A Future Global Food Emergency?
Although global food production is sufficient to feed the worlds people (if it were evenly distributed), concerns are rising that a food emergency may develop. Among the factors and circumstances that may contribute to future food emergencies, the most serious are population growth, climatic change, and rising energy costs.
Population growth is a major factor in any consideration of future food supplies, particularly in Africa where the Green Revolution has had a minimum impact and some of the highest population growth rates are found. Add to this the political turmoil widespread poverty, the poor stains of women, and threat of drought and the concerns become very real. For the world as a whole, some 90 million people are added to the population each year, creating the need to produce even more food just to keep pace.

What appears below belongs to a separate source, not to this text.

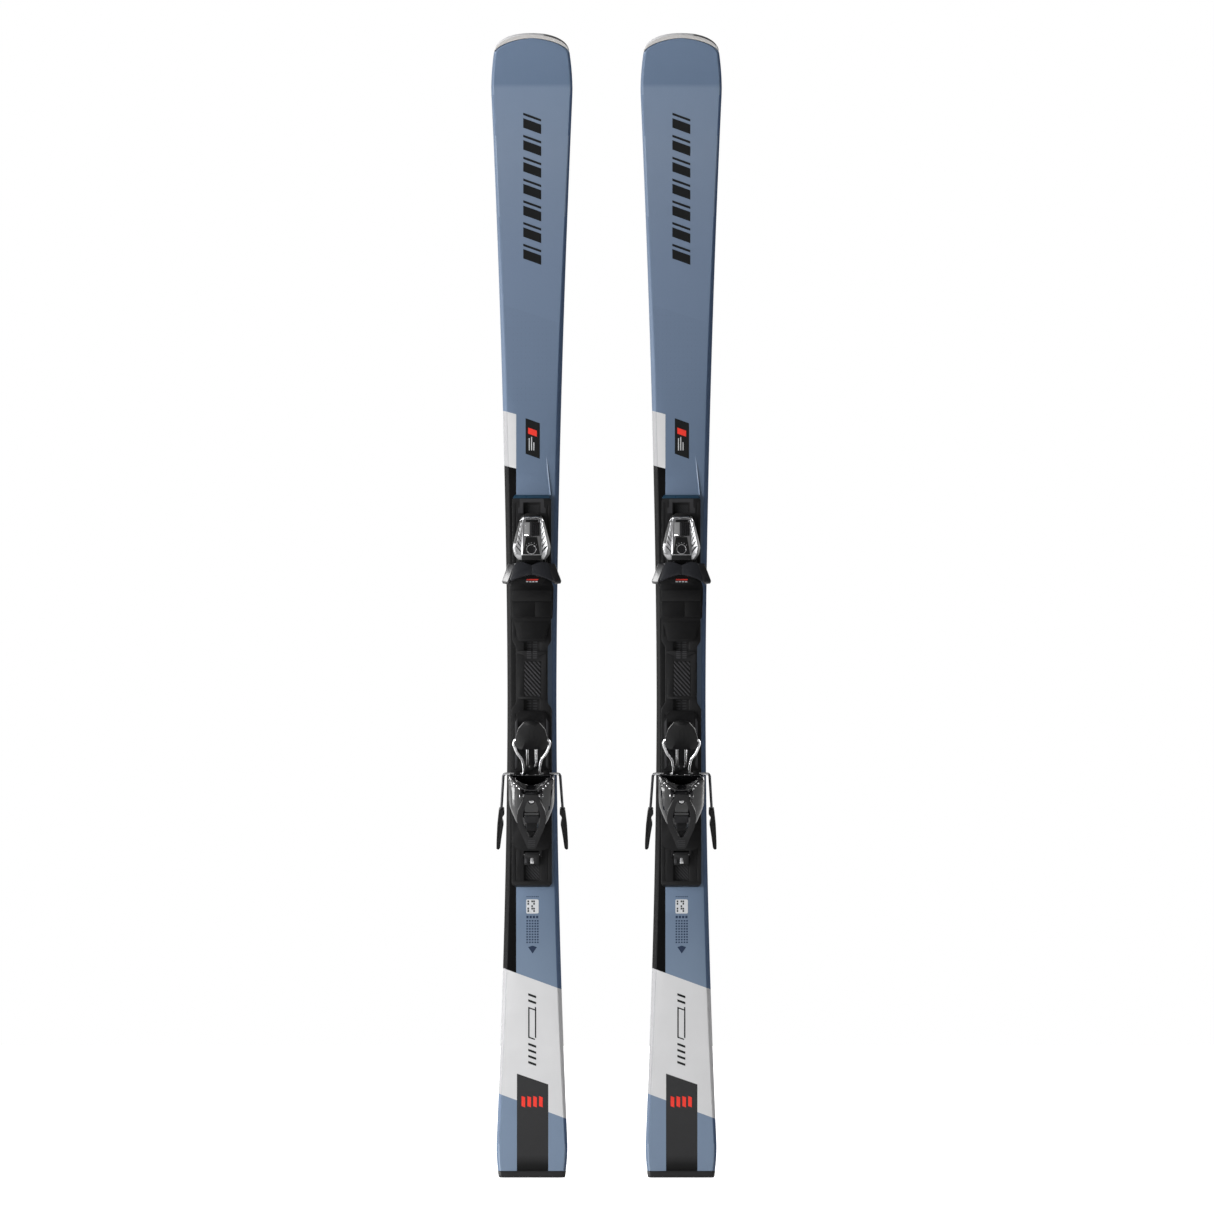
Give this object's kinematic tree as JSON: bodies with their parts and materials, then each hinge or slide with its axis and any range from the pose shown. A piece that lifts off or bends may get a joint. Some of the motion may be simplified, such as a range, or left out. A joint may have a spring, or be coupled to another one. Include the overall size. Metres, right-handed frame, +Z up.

Climatic change is also a risk factor. If some predictions are true, the primary environmental problem of the first quarter of the twenty-first century may be wide fluctuations in weather conditions producing extremes capable of destroying crops and farmland. If this were to be the case, sustaining food production, let alone increasing it, may be difficult
There is a good chance that the cost of energy may rise again, as it did during the 1970s. If it does so will the cost of fertilizers and fuel for equipment. For farmers in many countries, this would be disastrous.
A More Secure Future
The mitigation of a future food crisis depends on policies and practices ranging from family planning and women’s rights to improvement of distribution systems and expansion of farm lands. These and other issues would require cooperation on a global scale that may be difficult, if not impossible, to achieve. Yet the food crisis of the 1970s was a harbinger of the future. In time, a rising tide of world hunger may again threaten world order. All humanity has a stake in the war on malnutrition.